▶ **RAW RECORDS**
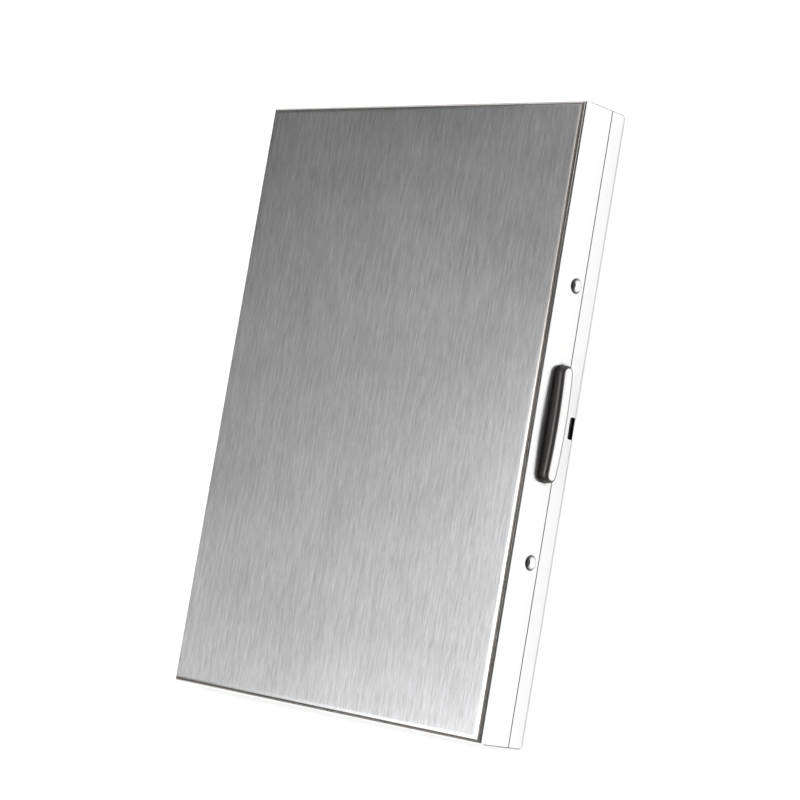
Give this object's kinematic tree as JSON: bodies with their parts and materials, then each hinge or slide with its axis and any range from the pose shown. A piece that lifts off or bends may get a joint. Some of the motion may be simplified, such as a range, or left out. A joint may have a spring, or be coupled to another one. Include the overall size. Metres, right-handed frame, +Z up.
{
  "type": "business card case",
  "caption": "Slim flat metal card case with a brushed face, a piano hinge on one long side, an oval push-button latch on the other and a fan-out pocket organizer inside.",
  "frame": {"origin": "middle of the flat underside of the closed case lying on its back", "axes": "+Z up through the brushed lid, +Y along the long side, +X from the hinge wall to the latch wall"},
  "size_m": [0.0723, 0.098, 0.0106],
  "materials": {
    "brushed_steel": "brushed along the length on the faces, bright on the folded walls",
    "hinge_steel": "satin",
    "polished_steel": "polished",
    "spring_steel": "plain rolled",
    "black_steel": "blackened",
    "adhesive_tape": "matt film",
    "leaf_plastic": "fine pebbled polypropylene",
    "gusset_film": "soft matt film"
  },
  "bodies": {
    "base": {"base_shell": "brushed_steel", "base_hinge_leaf": "hinge_steel", "hinge_pin": "hinge_steel", "organizer_tape_base": "adhesive_tape", "divider_1": "leaf_plastic", "gusset_1": "gusset_film"},
    "lid": {"lid_shell": "brushed_steel", "lid_hinge_leaf": "hinge_steel", "latch_rivet_upper": "polished_steel", "latch_rivet_lower": "polished_steel", "organizer_tape_lid": "adhesive_tape"},
    "latch": {"push_button": "polished_steel", "latch_spring": "spring_steel", "latch_hook": "black_steel"},
    "leaf_2": {"divider_2": "leaf_plastic", "gusset_2": "gusset_film"},
    "leaf_3": {"divider_3": "leaf_plastic", "gusset_3": "gusset_film"},
    "leaf_4": {"divider_4": "leaf_plastic", "gusset_4": "gusset_film"},
    "leaf_5": {"divider_5": "leaf_plastic", "gusset_5": "gusset_film"},
    "leaf_6": {"divider_6": "leaf_plastic", "gusset_6": "gusset_film"},
    "leaf_7": {"divider_7": "leaf_plastic"}
  },
  "joints": [
    {"name": "lid_hinge", "type": "hinge", "parent": "base", "child": "lid", "pos_m": [-0.03485, 0, 0.00365], "axis": [0, -1, 0], "range_deg": [0, 54]},
    {"name": "latch_press", "type": "slide", "parent": "lid", "child": "latch", "axis": [-1, 0, 0], "range_m": [0, 0.001], "stiffness_N_per_m": 3000, "deforming": ["latch_spring"]},
    {"name": "leaf_2_fan", "type": "hinge", "parent": "base", "child": "leaf_2", "pos_m": [-0.03485, 0, 0.00365], "axis": [0, -1, 0], "range_deg": [0, 9], "deforming": ["gusset_1"]},
    {"name": "leaf_3_fan", "type": "hinge", "parent": "leaf_2", "child": "leaf_3", "pos_m": [-0.03485, 0, 0.00365], "axis": [0, -1, 0], "range_deg": [0, 9], "deforming": ["gusset_2"]},
    {"name": "leaf_4_fan", "type": "hinge", "parent": "leaf_3", "child": "leaf_4", "pos_m": [-0.03485, 0, 0.00365], "axis": [0, -1, 0], "range_deg": [0, 9], "deforming": ["gusset_3"]},
    {"name": "leaf_5_fan", "type": "hinge", "parent": "leaf_4", "child": "leaf_5", "pos_m": [-0.03485, 0, 0.00365], "axis": [0, -1, 0], "range_deg": [0, 9], "deforming": ["gusset_4"]},
    {"name": "leaf_6_fan", "type": "hinge", "parent": "leaf_5", "child": "leaf_6", "pos_m": [-0.03485, 0, 0.00365], "axis": [0, -1, 0], "range_deg": [0, 9], "deforming": ["gusset_5"]},
    {"name": "leaf_7_fan", "type": "hinge", "parent": "leaf_6", "child": "leaf_7", "pos_m": [-0.03485, 0, 0.00365], "axis": [0, -1, 0], "range_deg": [0, 9], "deforming": ["gusset_6"]}
  ],
  "couplings": [
    {"joint": "leaf_2_fan", "follows": "lid_hinge", "ratio": 0.16667},
    {"joint": "leaf_3_fan", "follows": "lid_hinge", "ratio": 0.16667},
    {"joint": "leaf_4_fan", "follows": "lid_hinge", "ratio": 0.16667},
    {"joint": "leaf_5_fan", "follows": "lid_hinge", "ratio": 0.16667},
    {"joint": "leaf_6_fan", "follows": "lid_hinge", "ratio": 0.16667},
    {"joint": "leaf_7_fan", "follows": "lid_hinge", "ratio": 0.16667}
  ]
}
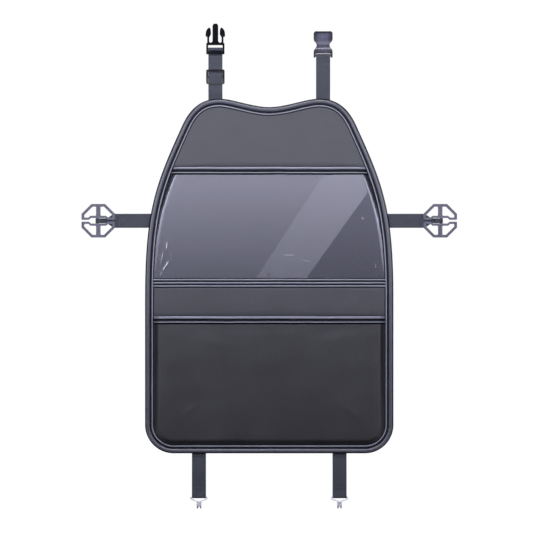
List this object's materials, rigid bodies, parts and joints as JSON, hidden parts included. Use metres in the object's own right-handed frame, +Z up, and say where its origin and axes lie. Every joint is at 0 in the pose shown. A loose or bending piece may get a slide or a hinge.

▶ **WHAT YOU ARE ASKED TO DO**
Would you write down every record again, exactly?

▶ **ANSWER TO THE TASK**
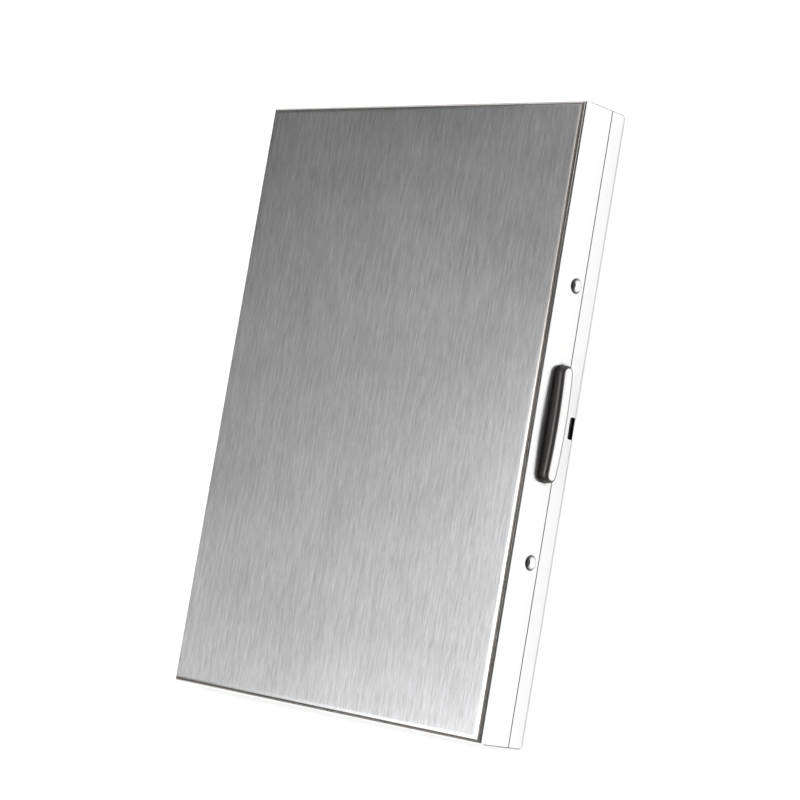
Give this object's kinematic tree as JSON: bodies with their parts and materials, then each hinge or slide with its axis and any range from the pose shown. A piece that lifts off or bends may get a joint. Some of the motion may be simplified, such as a range, or left out. A joint may have a spring, or be coupled to another one. Include the overall size. Metres, right-handed frame, +Z up.
{
  "type": "business card case",
  "caption": "Slim flat metal card case with a brushed face, a piano hinge on one long side, an oval push-button latch on the other and a fan-out pocket organizer inside.",
  "frame": {"origin": "middle of the flat underside of the closed case lying on its back", "axes": "+Z up through the brushed lid, +Y along the long side, +X from the hinge wall to the latch wall"},
  "size_m": [0.0723, 0.098, 0.0106],
  "materials": {
    "brushed_steel": "brushed along the length on the faces, bright on the folded walls",
    "hinge_steel": "satin",
    "polished_steel": "polished",
    "spring_steel": "plain rolled",
    "black_steel": "blackened",
    "adhesive_tape": "matt film",
    "leaf_plastic": "fine pebbled polypropylene",
    "gusset_film": "soft matt film"
  },
  "bodies": {
    "base": {"base_shell": "brushed_steel", "base_hinge_leaf": "hinge_steel", "hinge_pin": "hinge_steel", "organizer_tape_base": "adhesive_tape", "divider_1": "leaf_plastic", "gusset_1": "gusset_film"},
    "lid": {"lid_shell": "brushed_steel", "lid_hinge_leaf": "hinge_steel", "latch_rivet_upper": "polished_steel", "latch_rivet_lower": "polished_steel", "organizer_tape_lid": "adhesive_tape"},
    "latch": {"push_button": "polished_steel", "latch_spring": "spring_steel", "latch_hook": "black_steel"},
    "leaf_2": {"divider_2": "leaf_plastic", "gusset_2": "gusset_film"},
    "leaf_3": {"divider_3": "leaf_plastic", "gusset_3": "gusset_film"},
    "leaf_4": {"divider_4": "leaf_plastic", "gusset_4": "gusset_film"},
    "leaf_5": {"divider_5": "leaf_plastic", "gusset_5": "gusset_film"},
    "leaf_6": {"divider_6": "leaf_plastic", "gusset_6": "gusset_film"},
    "leaf_7": {"divider_7": "leaf_plastic"}
  },
  "joints": [
    {"name": "lid_hinge", "type": "hinge", "parent": "base", "child": "lid", "pos_m": [-0.03485, 0, 0.00365], "axis": [0, -1, 0], "range_deg": [0, 54]},
    {"name": "latch_press", "type": "slide", "parent": "lid", "child": "latch", "axis": [-1, 0, 0], "range_m": [0, 0.001], "stiffness_N_per_m": 3000, "deforming": ["latch_spring"]},
    {"name": "leaf_2_fan", "type": "hinge", "parent": "base", "child": "leaf_2", "pos_m": [-0.03485, 0, 0.00365], "axis": [0, -1, 0], "range_deg": [0, 9], "deforming": ["gusset_1"]},
    {"name": "leaf_3_fan", "type": "hinge", "parent": "leaf_2", "child": "leaf_3", "pos_m": [-0.03485, 0, 0.00365], "axis": [0, -1, 0], "range_deg": [0, 9], "deforming": ["gusset_2"]},
    {"name": "leaf_4_fan", "type": "hinge", "parent": "leaf_3", "child": "leaf_4", "pos_m": [-0.03485, 0, 0.00365], "axis": [0, -1, 0], "range_deg": [0, 9], "deforming": ["gusset_3"]},
    {"name": "leaf_5_fan", "type": "hinge", "parent": "leaf_4", "child": "leaf_5", "pos_m": [-0.03485, 0, 0.00365], "axis": [0, -1, 0], "range_deg": [0, 9], "deforming": ["gusset_4"]},
    {"name": "leaf_6_fan", "type": "hinge", "parent": "leaf_5", "child": "leaf_6", "pos_m": [-0.03485, 0, 0.00365], "axis": [0, -1, 0], "range_deg": [0, 9], "deforming": ["gusset_5"]},
    {"name": "leaf_7_fan", "type": "hinge", "parent": "leaf_6", "child": "leaf_7", "pos_m": [-0.03485, 0, 0.00365], "axis": [0, -1, 0], "range_deg": [0, 9], "deforming": ["gusset_6"]}
  ],
  "couplings": [
    {"joint": "leaf_2_fan", "follows": "lid_hinge", "ratio": 0.16667},
    {"joint": "leaf_3_fan", "follows": "lid_hinge", "ratio": 0.16667},
    {"joint": "leaf_4_fan", "follows": "lid_hinge", "ratio": 0.16667},
    {"joint": "leaf_5_fan", "follows": "lid_hinge", "ratio": 0.16667},
    {"joint": "leaf_6_fan", "follows": "lid_hinge", "ratio": 0.16667},
    {"joint": "leaf_7_fan", "follows": "lid_hinge", "ratio": 0.16667}
  ]
}
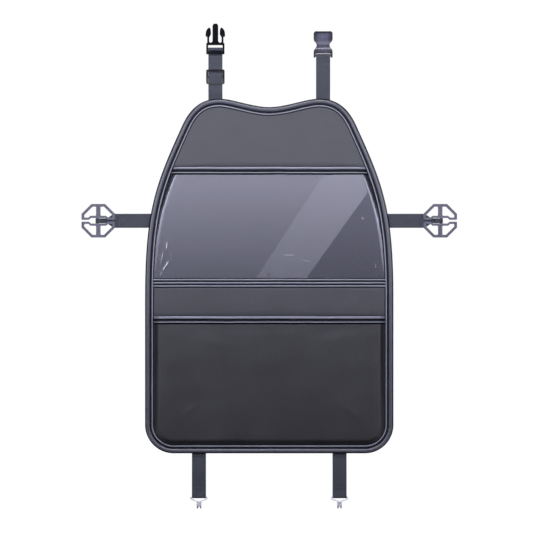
List this object's materials, rigid bodies, parts and joints as JSON, hidden parts included. Use metres in the object's own right-handed frame, +Z up, and say where its origin and axes lie. Every joint is at 0 in the pose shown. A loose or bending piece may get a slide or a hinge.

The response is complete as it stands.